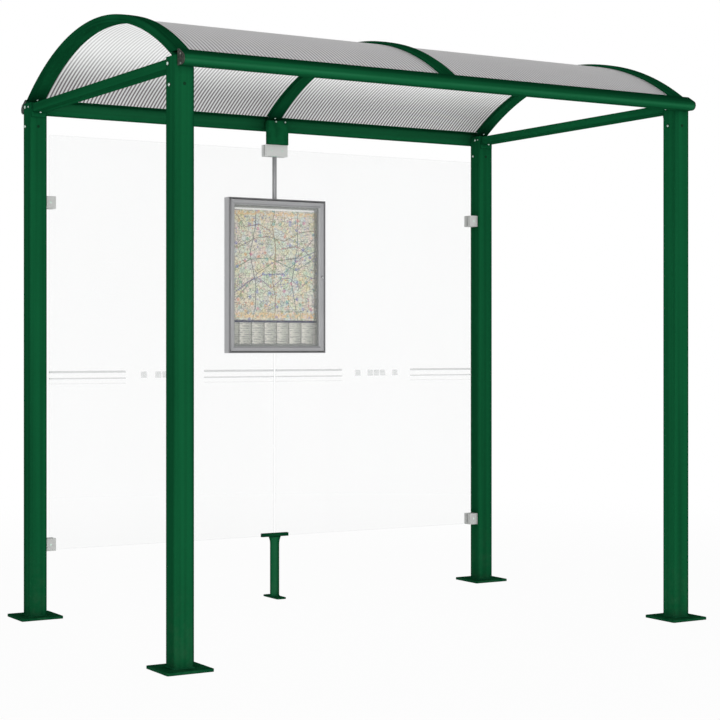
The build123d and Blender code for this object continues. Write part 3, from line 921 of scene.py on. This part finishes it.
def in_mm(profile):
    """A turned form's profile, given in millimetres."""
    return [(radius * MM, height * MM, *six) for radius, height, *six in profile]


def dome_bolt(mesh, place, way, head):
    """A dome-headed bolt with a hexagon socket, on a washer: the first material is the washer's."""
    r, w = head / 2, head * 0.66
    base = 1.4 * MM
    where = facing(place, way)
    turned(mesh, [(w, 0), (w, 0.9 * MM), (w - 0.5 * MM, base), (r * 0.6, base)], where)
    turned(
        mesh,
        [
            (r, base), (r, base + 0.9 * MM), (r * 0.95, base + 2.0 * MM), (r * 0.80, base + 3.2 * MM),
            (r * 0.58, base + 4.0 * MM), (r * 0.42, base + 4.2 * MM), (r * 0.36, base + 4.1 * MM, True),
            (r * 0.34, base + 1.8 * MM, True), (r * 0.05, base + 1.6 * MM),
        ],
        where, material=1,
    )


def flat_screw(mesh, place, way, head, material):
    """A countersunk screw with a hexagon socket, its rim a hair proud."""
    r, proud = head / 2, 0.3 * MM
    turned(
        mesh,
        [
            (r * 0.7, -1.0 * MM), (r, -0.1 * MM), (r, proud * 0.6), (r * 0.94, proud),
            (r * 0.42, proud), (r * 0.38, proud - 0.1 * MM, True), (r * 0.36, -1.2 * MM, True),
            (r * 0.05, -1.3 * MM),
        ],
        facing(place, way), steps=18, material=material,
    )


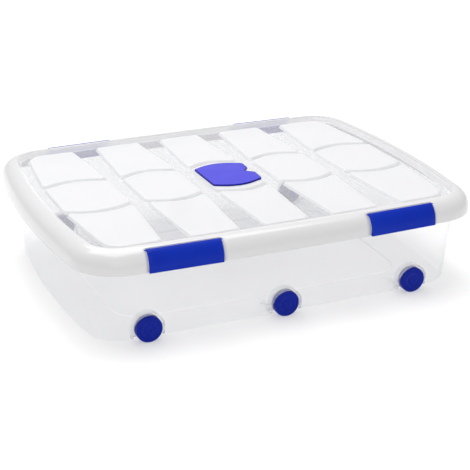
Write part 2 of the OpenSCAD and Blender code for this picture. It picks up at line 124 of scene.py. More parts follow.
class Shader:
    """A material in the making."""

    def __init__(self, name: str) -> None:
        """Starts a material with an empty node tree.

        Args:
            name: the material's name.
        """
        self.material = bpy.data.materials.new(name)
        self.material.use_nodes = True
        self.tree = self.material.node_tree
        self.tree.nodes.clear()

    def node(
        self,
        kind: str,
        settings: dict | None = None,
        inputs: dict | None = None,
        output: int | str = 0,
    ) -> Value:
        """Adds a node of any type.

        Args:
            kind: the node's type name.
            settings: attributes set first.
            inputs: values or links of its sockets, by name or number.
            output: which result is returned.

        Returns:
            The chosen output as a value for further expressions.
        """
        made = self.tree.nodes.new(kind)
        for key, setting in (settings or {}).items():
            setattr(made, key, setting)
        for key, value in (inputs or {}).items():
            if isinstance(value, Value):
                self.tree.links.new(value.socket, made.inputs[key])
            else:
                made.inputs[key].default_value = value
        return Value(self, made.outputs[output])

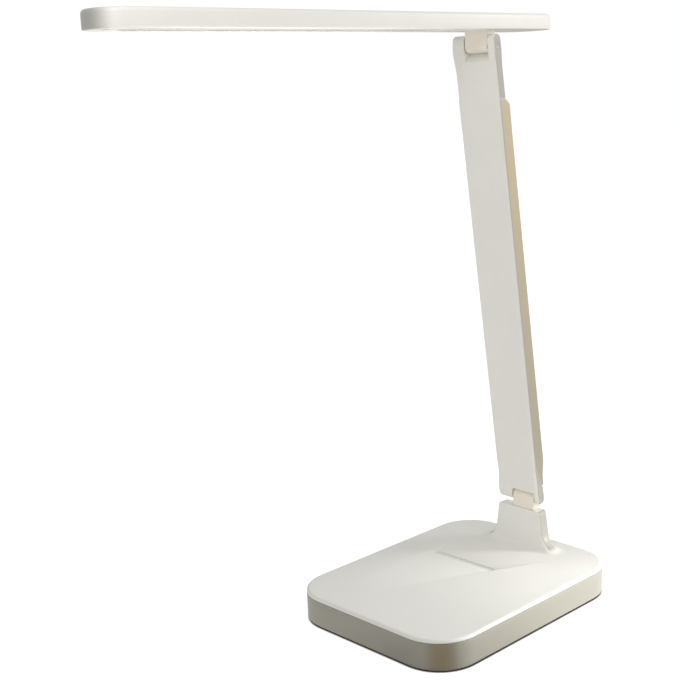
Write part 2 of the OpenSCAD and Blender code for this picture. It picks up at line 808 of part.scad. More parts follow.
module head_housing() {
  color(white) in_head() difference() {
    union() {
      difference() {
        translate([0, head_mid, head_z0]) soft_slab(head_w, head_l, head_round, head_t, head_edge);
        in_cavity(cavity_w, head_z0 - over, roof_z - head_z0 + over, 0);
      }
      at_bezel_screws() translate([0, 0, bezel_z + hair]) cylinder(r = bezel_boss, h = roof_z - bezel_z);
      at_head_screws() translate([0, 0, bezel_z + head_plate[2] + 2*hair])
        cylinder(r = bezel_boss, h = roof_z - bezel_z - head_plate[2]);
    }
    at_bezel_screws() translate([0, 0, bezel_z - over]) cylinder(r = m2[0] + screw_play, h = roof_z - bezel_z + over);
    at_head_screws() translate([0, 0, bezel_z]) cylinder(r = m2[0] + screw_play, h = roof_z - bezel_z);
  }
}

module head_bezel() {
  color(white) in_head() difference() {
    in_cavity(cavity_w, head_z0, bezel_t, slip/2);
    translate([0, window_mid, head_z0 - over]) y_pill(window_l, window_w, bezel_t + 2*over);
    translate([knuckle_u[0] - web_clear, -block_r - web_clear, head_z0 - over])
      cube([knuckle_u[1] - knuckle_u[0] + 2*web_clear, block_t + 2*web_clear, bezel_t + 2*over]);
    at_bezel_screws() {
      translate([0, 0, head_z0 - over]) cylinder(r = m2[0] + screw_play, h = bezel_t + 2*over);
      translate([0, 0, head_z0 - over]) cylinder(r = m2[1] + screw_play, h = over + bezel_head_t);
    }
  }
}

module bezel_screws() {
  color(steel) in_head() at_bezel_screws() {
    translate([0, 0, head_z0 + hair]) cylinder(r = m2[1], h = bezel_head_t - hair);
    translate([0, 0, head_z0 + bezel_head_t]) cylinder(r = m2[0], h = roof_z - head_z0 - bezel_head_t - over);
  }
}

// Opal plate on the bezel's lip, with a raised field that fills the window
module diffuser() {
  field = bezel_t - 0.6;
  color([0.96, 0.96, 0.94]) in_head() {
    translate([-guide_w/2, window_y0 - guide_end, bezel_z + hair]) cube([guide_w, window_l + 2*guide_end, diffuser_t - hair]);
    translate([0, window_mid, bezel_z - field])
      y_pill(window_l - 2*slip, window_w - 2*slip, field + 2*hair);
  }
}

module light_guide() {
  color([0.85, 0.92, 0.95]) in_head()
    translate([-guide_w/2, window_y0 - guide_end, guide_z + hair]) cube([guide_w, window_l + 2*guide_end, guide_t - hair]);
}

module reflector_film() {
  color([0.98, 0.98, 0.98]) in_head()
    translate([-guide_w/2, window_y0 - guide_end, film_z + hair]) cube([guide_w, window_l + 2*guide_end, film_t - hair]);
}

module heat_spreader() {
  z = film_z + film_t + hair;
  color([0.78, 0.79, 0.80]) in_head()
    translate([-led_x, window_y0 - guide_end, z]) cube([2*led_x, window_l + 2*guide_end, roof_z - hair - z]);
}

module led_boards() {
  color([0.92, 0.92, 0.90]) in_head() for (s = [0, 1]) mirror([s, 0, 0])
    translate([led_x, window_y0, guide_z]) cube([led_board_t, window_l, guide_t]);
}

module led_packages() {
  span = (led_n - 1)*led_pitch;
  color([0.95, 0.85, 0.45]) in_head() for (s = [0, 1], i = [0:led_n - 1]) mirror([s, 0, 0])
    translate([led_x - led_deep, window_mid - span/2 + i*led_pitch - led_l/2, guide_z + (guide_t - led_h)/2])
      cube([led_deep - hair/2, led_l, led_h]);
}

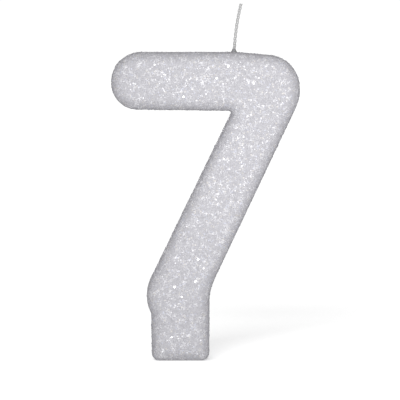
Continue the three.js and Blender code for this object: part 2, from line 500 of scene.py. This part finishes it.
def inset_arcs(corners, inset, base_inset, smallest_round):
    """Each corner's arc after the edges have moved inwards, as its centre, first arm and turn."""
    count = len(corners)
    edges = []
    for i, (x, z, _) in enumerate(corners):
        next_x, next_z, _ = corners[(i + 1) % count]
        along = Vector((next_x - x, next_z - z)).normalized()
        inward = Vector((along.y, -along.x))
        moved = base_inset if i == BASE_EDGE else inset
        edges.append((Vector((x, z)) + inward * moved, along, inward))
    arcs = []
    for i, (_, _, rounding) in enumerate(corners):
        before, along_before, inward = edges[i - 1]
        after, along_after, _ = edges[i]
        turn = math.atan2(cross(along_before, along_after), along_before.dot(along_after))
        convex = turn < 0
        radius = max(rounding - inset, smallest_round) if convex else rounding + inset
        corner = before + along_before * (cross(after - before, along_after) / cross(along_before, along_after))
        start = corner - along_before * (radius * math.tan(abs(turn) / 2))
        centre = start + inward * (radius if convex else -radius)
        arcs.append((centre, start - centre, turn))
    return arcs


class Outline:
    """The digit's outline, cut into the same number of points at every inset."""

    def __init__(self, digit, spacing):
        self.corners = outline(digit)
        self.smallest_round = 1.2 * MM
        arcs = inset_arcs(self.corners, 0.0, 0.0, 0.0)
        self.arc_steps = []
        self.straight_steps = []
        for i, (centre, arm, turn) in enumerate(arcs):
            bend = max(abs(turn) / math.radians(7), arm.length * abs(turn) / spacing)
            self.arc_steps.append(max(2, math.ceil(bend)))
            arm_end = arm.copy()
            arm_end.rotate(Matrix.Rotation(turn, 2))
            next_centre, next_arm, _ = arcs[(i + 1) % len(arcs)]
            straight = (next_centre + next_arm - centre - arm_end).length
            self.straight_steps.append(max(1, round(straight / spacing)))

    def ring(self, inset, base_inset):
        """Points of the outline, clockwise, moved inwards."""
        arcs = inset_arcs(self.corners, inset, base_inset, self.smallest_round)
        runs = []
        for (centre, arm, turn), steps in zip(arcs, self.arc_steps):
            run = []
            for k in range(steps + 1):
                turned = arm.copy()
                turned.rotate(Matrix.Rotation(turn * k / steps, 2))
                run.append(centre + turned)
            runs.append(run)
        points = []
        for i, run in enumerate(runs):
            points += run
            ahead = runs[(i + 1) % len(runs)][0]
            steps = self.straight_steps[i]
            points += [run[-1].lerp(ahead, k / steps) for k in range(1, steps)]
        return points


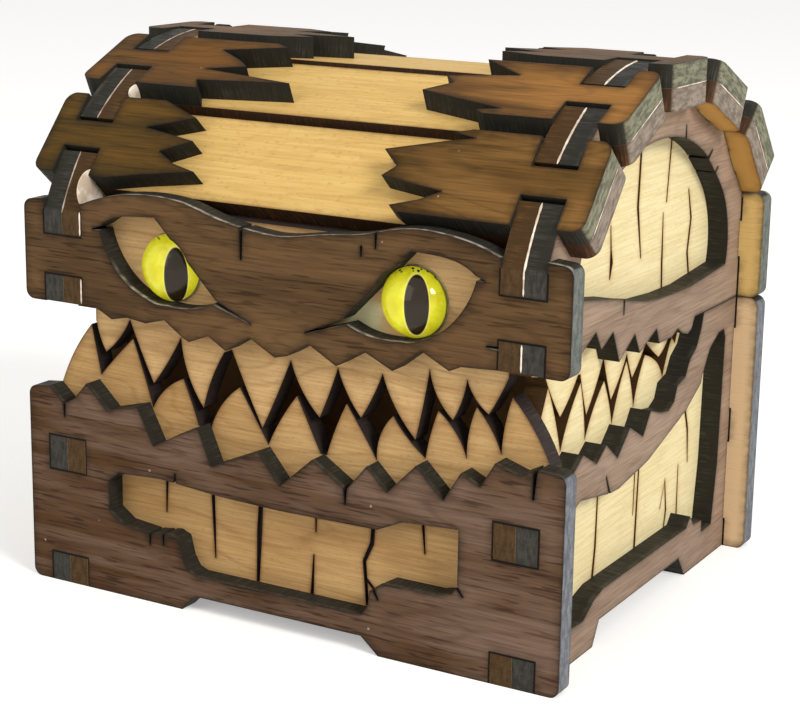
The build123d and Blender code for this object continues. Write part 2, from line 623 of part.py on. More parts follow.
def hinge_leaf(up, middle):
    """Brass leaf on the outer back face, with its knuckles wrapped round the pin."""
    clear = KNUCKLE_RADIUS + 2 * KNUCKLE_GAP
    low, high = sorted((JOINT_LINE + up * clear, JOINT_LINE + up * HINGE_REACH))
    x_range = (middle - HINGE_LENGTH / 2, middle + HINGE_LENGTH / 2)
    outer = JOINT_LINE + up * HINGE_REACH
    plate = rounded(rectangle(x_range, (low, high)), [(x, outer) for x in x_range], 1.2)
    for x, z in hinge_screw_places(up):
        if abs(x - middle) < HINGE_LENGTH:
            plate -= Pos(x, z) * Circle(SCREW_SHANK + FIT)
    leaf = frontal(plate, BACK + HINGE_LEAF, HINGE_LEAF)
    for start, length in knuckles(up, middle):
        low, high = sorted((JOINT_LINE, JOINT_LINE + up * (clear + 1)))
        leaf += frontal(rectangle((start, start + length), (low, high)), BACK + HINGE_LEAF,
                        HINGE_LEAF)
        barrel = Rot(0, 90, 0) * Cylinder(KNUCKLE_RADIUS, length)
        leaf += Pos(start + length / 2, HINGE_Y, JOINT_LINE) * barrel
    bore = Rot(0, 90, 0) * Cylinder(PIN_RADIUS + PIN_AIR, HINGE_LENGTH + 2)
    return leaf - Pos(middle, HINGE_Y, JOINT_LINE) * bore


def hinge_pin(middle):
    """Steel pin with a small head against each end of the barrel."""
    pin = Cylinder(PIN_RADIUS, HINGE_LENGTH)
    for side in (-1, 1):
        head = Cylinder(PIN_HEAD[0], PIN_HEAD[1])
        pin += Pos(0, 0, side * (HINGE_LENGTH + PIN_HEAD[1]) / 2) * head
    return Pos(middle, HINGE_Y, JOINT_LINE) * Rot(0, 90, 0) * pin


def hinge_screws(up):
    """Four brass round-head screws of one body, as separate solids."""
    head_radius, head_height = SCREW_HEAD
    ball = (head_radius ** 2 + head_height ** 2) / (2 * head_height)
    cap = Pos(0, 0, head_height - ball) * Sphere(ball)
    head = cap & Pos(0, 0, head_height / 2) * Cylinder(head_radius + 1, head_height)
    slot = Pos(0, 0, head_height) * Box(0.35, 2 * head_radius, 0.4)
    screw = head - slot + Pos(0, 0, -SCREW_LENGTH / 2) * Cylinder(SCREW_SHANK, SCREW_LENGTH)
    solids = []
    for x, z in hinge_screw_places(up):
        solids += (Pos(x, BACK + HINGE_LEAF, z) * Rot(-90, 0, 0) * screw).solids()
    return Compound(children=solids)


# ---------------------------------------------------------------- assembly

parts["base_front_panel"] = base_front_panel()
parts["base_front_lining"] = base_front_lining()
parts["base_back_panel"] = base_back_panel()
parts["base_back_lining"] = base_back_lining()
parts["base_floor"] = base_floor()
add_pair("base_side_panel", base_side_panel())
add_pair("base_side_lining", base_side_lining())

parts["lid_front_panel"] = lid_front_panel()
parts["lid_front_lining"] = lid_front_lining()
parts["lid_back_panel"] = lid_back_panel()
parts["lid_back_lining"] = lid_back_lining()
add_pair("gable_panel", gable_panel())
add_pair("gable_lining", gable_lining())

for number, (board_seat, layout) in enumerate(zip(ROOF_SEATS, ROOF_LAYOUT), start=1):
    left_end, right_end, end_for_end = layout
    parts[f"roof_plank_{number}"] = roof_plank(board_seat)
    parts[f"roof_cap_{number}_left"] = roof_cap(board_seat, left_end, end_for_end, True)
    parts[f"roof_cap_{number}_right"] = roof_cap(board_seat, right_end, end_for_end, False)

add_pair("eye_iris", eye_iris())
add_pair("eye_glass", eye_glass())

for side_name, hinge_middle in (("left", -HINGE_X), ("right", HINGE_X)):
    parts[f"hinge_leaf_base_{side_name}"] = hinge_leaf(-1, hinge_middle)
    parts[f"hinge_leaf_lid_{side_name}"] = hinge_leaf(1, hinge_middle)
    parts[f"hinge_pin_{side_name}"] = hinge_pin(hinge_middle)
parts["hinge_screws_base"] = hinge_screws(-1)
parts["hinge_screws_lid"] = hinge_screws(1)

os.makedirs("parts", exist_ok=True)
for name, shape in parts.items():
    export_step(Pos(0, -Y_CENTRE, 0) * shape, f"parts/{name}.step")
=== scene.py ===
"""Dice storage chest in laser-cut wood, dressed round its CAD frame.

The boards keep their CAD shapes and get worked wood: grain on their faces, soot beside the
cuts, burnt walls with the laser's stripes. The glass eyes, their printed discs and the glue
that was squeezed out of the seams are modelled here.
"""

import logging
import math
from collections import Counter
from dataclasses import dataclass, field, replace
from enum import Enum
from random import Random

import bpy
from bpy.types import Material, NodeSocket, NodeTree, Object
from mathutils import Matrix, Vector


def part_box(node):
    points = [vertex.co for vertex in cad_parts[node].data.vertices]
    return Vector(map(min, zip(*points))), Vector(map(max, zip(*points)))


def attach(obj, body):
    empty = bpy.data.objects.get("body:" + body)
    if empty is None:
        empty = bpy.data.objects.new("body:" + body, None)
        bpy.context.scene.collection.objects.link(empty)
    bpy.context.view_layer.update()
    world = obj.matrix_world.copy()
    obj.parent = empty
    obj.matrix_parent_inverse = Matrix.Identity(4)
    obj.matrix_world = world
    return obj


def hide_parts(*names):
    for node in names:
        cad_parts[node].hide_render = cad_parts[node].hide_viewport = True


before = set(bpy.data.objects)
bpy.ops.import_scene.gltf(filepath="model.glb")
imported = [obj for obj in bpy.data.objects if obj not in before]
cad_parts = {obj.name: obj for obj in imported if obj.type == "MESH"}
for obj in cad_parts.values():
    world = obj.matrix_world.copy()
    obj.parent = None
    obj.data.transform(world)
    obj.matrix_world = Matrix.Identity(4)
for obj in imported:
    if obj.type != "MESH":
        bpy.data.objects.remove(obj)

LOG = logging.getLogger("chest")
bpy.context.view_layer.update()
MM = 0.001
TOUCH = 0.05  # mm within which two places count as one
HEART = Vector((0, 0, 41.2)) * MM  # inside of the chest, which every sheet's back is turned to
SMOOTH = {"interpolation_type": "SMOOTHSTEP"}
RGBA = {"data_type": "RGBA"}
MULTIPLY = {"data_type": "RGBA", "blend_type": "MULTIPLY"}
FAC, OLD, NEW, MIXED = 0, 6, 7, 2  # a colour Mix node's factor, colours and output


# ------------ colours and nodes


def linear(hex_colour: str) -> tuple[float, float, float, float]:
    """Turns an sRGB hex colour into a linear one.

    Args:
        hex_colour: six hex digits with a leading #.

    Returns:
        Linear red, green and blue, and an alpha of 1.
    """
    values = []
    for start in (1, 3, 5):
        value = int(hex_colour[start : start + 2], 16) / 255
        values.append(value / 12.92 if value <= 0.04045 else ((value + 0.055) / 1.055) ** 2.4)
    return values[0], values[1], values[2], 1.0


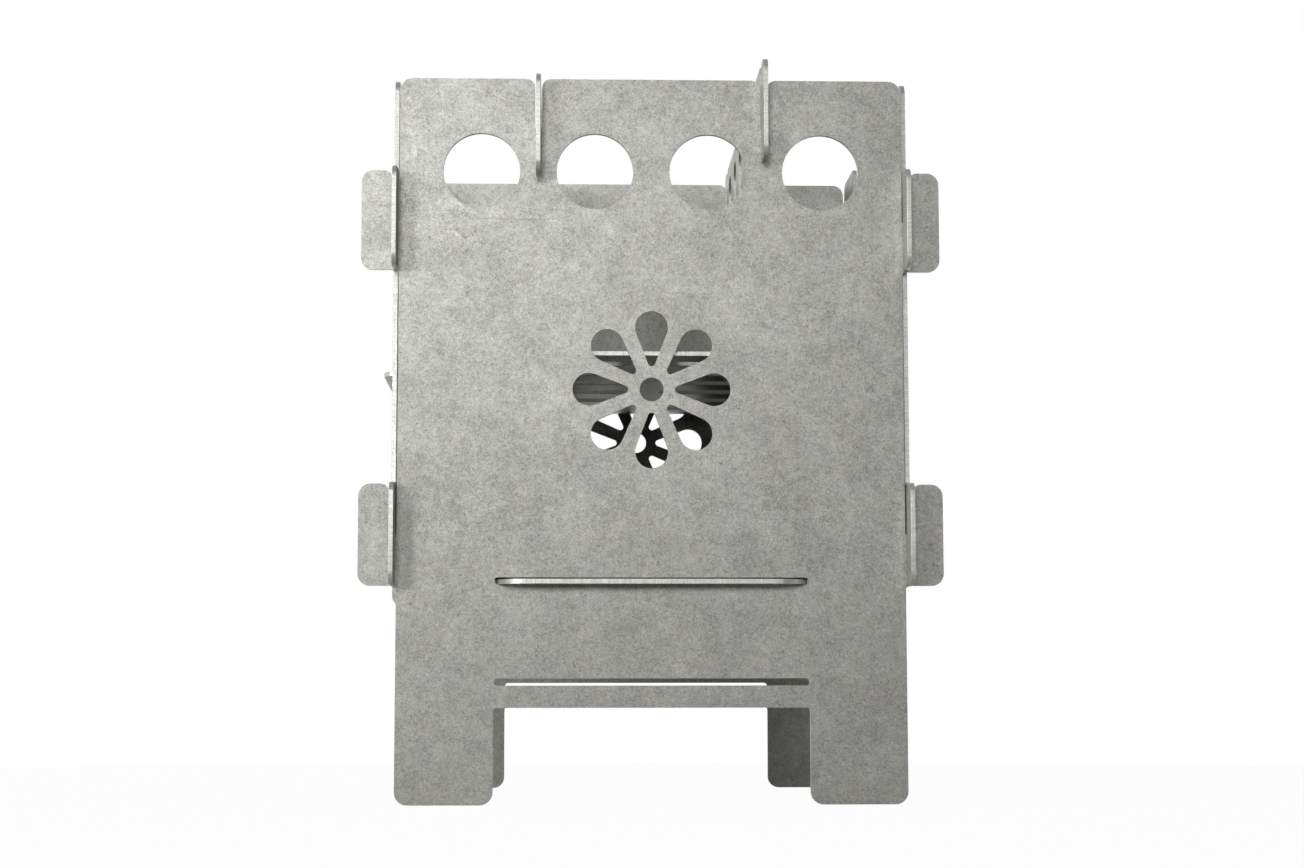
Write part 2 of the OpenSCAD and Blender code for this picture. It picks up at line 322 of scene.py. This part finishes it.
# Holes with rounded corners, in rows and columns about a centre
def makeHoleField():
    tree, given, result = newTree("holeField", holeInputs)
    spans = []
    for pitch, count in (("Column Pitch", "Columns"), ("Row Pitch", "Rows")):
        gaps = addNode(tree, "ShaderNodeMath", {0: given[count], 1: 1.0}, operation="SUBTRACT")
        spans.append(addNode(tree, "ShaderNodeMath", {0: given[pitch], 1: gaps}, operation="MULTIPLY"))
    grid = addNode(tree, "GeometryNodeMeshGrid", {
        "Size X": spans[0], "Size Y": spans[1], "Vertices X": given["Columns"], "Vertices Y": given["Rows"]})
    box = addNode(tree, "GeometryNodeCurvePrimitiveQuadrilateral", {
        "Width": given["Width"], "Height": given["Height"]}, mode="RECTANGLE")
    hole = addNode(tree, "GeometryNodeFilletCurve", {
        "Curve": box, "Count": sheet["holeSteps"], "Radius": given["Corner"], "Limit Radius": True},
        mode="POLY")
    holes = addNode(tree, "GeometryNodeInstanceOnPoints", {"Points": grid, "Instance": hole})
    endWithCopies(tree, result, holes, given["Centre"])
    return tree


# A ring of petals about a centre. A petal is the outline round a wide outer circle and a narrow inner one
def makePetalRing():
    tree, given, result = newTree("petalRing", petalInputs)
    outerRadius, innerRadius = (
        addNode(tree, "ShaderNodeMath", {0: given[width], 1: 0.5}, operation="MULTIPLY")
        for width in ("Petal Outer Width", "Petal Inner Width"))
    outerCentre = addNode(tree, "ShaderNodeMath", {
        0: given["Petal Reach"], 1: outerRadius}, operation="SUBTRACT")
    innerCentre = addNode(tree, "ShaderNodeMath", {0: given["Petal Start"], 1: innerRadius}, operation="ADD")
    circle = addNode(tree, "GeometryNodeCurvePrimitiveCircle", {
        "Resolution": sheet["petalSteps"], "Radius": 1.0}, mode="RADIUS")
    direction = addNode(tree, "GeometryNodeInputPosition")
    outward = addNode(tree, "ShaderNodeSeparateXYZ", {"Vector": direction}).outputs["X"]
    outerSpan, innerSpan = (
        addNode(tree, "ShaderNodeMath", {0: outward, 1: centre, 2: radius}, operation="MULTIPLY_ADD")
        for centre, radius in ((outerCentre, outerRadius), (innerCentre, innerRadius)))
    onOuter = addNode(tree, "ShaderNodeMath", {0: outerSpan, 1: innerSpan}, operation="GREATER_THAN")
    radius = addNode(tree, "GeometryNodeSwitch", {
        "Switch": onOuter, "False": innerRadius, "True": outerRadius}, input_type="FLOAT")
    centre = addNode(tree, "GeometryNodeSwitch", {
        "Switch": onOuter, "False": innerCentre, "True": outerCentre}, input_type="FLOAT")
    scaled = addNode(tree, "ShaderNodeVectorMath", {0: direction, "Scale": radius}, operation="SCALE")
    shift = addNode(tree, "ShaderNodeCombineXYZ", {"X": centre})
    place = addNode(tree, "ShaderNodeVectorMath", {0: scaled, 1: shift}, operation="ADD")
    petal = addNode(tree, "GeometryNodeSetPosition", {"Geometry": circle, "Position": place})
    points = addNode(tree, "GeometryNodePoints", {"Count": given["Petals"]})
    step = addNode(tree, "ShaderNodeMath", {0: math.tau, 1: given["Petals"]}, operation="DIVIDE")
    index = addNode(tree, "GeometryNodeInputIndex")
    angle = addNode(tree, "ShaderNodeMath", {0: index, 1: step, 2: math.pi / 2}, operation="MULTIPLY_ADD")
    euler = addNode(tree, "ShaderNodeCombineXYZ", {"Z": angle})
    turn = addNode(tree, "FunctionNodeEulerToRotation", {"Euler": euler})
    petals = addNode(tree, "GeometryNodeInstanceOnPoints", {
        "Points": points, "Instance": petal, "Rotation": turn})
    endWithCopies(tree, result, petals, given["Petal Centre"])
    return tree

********

* WHAT YOU WILL DO *
Transcribe word for word the lines from the one holding "for side_name, hinge_middle" through the one holding "points = [vertex.co". Include both, and add nothing.

* FINAL ANSWER *
for side_name, hinge_middle in (("left", -HINGE_X), ("right", HINGE_X)):
    parts[f"hinge_leaf_base_{side_name}"] = hinge_leaf(-1, hinge_middle)
    parts[f"hinge_leaf_lid_{side_name}"] = hinge_leaf(1, hinge_middle)
    parts[f"hinge_pin_{side_name}"] = hinge_pin(hinge_middle)
parts["hinge_screws_base"] = hinge_screws(-1)
parts["hinge_screws_lid"] = hinge_screws(1)

os.makedirs("parts", exist_ok=True)
for name, shape in parts.items():
    export_step(Pos(0, -Y_CENTRE, 0) * shape, f"parts/{name}.step")
=== scene.py ===
"""Dice storage chest in laser-cut wood, dressed round its CAD frame.

The boards keep their CAD shapes and get worked wood: grain on their faces, soot beside the
cuts, burnt walls with the laser's stripes. The glass eyes, their printed discs and the glue
that was squeezed out of the seams are modelled here.
"""

import logging
import math
from collections import Counter
from dataclasses import dataclass, field, replace
from enum import Enum
from random import Random

import bpy
from bpy.types import Material, NodeSocket, NodeTree, Object
from mathutils import Matrix, Vector


def part_box(node):
    points = [vertex.co for vertex in cad_parts[node].data.vertices]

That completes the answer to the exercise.